Energy Transition in the West

Energy Transition in the West - Professors Irion Sanger and Jason Eisdorfer

  • Course Number: LAW-406
  • Course Type: Foundational
  • Credits: 3
  • Enrollment Limit: Determined by the Registrar
  • Description: The energy sector is currently evolving at a rapid pace as it grapples with climate change, swift technology advancements, changing customer expectations, and equity and environmental justice responsibilities. This class will introduce students to the fundamental energy sector laws and policies in the Northwest and throughout the Western United States, and how those laws and policies are transitioning to a new energy paradigm for the 21st Century. We will examine the fundamentals of utility regulation, including ratemaking and resource planning, and energy markets. This background supports the exploration of the major new industry opportunities and challenges associated with decarbonizing the electricity grid and natural gas service, maintaining reliability, customer choice, and addressing equity and environmental justice responsibilities. We will look at major energy sector developments including evolving renewable technologies, rethinking the distribution and use of electricity, the role of federal power marketers, and the electrification of load away from natural gas usage. Energy law and policy are evolving very quickly. This class is designed to emphasize practical understanding by studying actual issues before courts, agencies, and legislatures by using readings that are used and created by practitioners.

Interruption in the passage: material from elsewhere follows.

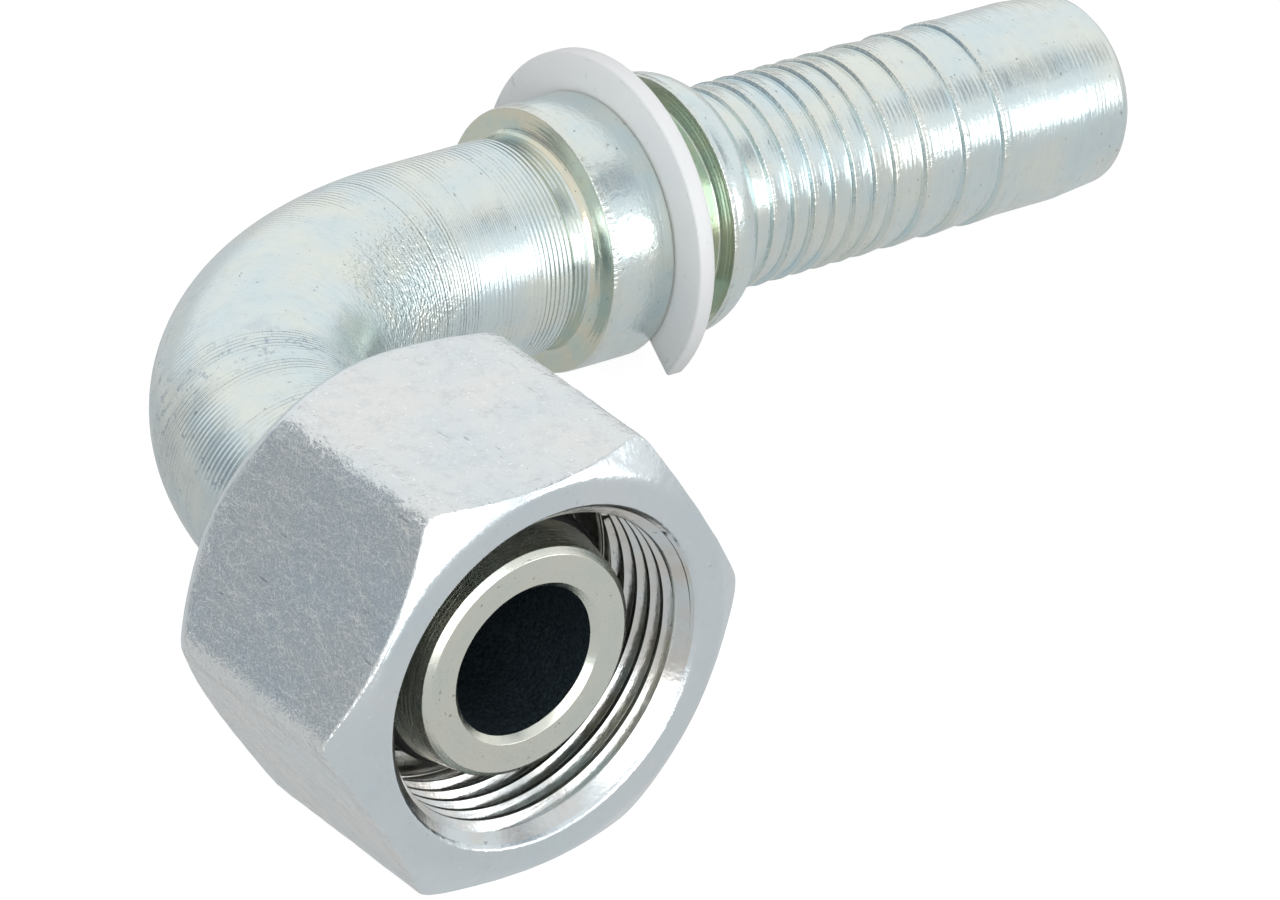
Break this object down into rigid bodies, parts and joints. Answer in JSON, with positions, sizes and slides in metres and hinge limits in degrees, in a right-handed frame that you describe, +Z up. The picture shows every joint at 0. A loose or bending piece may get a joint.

  • Learning Objectives: As a result of taking this course, students will be (a) able to understand energy sector law and policy discussions that are on-going throughout the West; and (b) prepared to participate in the energy sector with a baseline understanding of its many current legal issues such as renewable energy acquisition, distribution system modernization, decarbonization, and state regulatory and legislative matters. This will build an understanding of energy law and policy in ways that can be applied during practice in the energy sector. The goal is for students to be able to demonstrate competency on the energy issues facing law practitioners. Relevant practice areas include but are not limited to: administrative law, business law, climate change law, energy law, environmental law, and utility law.
  • Prerequisite: none (Energy Law: Electricity Regulation and/or Energy Resources: Law & Policy are good companion courses, but not required.)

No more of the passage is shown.